I also remember once I did a similar "telling" of a picture, though not with the kind of philsosophical perversity he seems to put into his, for look, just look what he says:

"It is not that words are imperfect, or that, when confronted by the visible, they prove insuperably inadequate. Neither can be reduced to the other's terms: it is in vain that we say what we see; what we see never resides in what we say" (Order of Things 9).

Monday, November 12, 2007

Seeing the difference



οὐ γὰρ μόνον ἵνα πράττωμεν ἀλλὰ καὶ μηθὲν μέλλοντες πράττειν τὸ ὁρα̂ν αἱρούμεθα ἀντὶ πάντων ὡς εἰπει̂ν τω̂ν ἄλλων.αἴτιον δ' ὅτι μάλιστα ποιει̂ γνωρίζειν ἡμα̂ς αὕτη τω̂ν αἰσθήσεων καὶ πολλὰς δηλοι̂ διαφοράς .

(Aristotle, Metaphysics 1.980a)

The notion being that always, whether we plan on doing something or not, of all the senses we prefer seeing because "it helps make clear (evident) most differences."
I won't dispute whether indeed sight is our most discerning sense.
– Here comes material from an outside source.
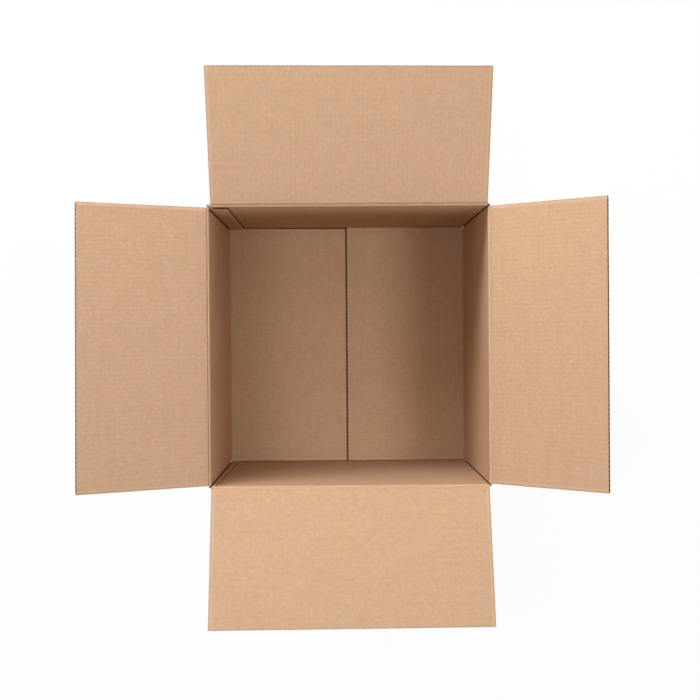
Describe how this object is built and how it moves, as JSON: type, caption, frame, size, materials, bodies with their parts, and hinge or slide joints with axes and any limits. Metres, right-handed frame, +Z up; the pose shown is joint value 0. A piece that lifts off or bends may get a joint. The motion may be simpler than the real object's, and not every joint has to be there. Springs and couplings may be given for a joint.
{
  "type": "open cardboard box",
  "caption": "Square corrugated shipping box of kraft board, open at the top, with hinged top flaps and a taped bottom.",
  "frame": {"origin": "centre of the underside, where the box stands", "axes": "+X to the right wall, +Y to the back wall, +Z up out of the open top; the front is -Y"},
  "size_m": [0.72, 0.7764, 0.5541],
  "materials": {
    "kraft_board": "matte",
    "packing_tape": "glossy"
  },
  "bodies": {
    "box": {"box_body": "kraft_board", "bottom_tape": "packing_tape"},
    "back_flap": {"back_flap": "kraft_board"},
    "front_flap": {"front_flap": "kraft_board"},
    "left_flap": {"left_flap": "kraft_board"},
    "right_flap": {"right_flap": "kraft_board"}
  },
  "joints": [
    {"name": "back_flap_hinge", "type": "hinge", "parent": "box", "child": "back_flap", "pos_m": [0, 0.203, 0.4128], "axis": [1, 0, 0], "range_deg": [-110.2, 154.8]},
    {"name": "front_flap_hinge", "type": "hinge", "parent": "box", "child": "front_flap", "pos_m": [0, -0.203, 0.4128], "axis": [-1, 0, 0], "range_deg": [-106.8, 158.2]},
    {"name": "left_flap_hinge", "type": "hinge", "parent": "box", "child": "left_flap", "pos_m": [-0.203, 0, 0.4094], "axis": [0, 1, 0], "range_deg": [-117.2, 147.8]},
    {"name": "right_flap_hinge", "type": "hinge", "parent": "box", "child": "right_flap", "pos_m": [0.203, 0, 0.4094], "axis": [0, -1, 0], "range_deg": [-129.9, 135.1]}
  ]
}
Intuition would seem to agree with this. The thing that fascinates me, though is Aristotle using "seeing the difference" as grounds for superiority or at least for preference. Seeing the difference means breaking the world objects in pieces in order to understand it/them. Keeping lists of the pieces we broke the world objects into, readily available for comparison and for observing the things things have in common just as we note what keeps them apart. I can see how seeing differences might be an evolutionary advantage (is this red berry just like that other red berry Bob ate the other day and died?) or an evolutionary handicap: "to be or not to be" mused the young, wise prince who was going to die young, wise, childless.

Sunday, November 4, 2007

Roland Barthes: “The Photographic Message”

His definition of the (newspaper) picture as "message without a code" rubs me the right way. Pinpoints something that I knew was wrong with our insistence that websites be graphically rich and textually poor. And then here it comes to me, from an article written sometime in the sixties, way before there was any www. Our desire to take cognitive shortcuts, to achieve the ultimate in communication, an almost telepathic togetherness with (someone else's) reality. The idealism of laziness.